Choose a reason for hiding this comment

The reason will be displayed to describe this comment to others. Learn more.

This is not correct and makes rng generation depending on num_workers. I don't know why you would assume rng to be unchanged for different code. Finally, this seed has nothing to do with shuffle.

@ezyang
Copy link
Contributor

ezyang commented May 21, 2019

Waiting for lint to pass

@ssnl
Copy link
Collaborator

ssnl commented May 21, 2019

We specifically moved that line out of the if condition in a previous pr.

@ezyang
Copy link
Contributor

ezyang commented May 21, 2019

This is not correct and makes rng generation depending on num_workers. I don't know why you would assume rng to be unchanged for different code.

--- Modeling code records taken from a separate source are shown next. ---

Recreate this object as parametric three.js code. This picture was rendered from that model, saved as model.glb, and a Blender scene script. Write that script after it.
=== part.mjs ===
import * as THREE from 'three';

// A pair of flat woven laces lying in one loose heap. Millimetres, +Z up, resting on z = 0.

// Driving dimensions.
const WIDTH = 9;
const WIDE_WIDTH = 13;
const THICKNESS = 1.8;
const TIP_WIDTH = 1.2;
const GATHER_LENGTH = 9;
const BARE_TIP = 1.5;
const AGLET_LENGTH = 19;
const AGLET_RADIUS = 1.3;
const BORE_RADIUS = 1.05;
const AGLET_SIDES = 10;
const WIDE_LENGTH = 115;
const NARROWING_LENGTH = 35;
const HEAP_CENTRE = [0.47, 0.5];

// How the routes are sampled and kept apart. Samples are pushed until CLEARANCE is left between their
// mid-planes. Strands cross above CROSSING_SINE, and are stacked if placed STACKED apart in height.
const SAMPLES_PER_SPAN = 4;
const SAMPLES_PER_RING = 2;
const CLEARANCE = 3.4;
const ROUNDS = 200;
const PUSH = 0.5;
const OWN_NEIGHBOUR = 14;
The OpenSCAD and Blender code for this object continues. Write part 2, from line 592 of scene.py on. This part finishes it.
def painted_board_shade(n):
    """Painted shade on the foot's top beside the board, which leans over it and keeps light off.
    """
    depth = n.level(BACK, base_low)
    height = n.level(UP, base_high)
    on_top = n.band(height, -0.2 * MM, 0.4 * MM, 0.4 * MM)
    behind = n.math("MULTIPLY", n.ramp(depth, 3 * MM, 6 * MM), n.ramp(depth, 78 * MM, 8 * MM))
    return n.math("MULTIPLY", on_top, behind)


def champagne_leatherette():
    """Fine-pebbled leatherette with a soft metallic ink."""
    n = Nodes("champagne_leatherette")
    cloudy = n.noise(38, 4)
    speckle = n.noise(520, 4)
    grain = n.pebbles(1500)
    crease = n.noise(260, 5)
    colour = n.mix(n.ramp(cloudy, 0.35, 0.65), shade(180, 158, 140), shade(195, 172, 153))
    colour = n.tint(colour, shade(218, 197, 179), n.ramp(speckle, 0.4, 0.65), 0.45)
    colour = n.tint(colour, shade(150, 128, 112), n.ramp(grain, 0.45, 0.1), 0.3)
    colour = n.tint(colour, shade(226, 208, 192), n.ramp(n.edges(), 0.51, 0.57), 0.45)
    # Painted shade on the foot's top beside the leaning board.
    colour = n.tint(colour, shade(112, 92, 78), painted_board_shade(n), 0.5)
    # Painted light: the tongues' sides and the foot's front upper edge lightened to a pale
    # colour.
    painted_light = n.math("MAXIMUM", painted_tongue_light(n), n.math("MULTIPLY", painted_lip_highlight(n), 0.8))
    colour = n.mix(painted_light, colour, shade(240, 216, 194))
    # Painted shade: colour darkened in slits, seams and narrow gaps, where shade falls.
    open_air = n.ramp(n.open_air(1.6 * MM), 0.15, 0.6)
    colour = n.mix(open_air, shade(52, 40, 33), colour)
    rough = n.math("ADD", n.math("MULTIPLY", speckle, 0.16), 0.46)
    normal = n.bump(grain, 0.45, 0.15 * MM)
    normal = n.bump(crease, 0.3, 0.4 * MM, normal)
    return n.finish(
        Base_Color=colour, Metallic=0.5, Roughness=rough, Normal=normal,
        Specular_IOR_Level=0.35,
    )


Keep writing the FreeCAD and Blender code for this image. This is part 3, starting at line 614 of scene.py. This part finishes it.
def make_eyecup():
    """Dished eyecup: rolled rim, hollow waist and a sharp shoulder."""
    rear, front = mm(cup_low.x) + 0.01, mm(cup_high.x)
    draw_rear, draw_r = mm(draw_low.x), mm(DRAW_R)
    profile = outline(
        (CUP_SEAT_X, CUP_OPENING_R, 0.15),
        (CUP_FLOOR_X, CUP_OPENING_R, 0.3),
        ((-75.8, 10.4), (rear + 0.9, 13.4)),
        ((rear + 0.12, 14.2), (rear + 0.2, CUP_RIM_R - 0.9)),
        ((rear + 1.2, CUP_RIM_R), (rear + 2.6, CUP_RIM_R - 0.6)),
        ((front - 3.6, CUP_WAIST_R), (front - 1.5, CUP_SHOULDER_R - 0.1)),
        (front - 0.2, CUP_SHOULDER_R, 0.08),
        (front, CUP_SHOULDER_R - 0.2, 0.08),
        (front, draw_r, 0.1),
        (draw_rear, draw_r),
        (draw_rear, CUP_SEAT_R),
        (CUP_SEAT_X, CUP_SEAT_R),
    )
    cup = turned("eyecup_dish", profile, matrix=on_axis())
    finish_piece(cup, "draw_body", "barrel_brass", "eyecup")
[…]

Finally, this seed has nothing to do with shuffle.

I don't follow. The random vector appears to be unused when num_workers == 0

@ezyang
Copy link
Contributor

ezyang commented May 21, 2019

I guess the in question is PR #7265

@ezyang
Copy link
Contributor

ezyang commented May 21, 2019

cc @vfdev-5 @apaszke

@vfdev-5
Copy link
Contributor

vfdev-5 commented May 21, 2019

The aim of #7265 was two-fold 1) to have a reproducible behaviour of batch sampler (when shuffle=True) for any number of workers and 2) have a possibility to skip previous batches by simply running multiple times next on the batch sampler (context: resuming crashed training and DataLoader state from a given iteration).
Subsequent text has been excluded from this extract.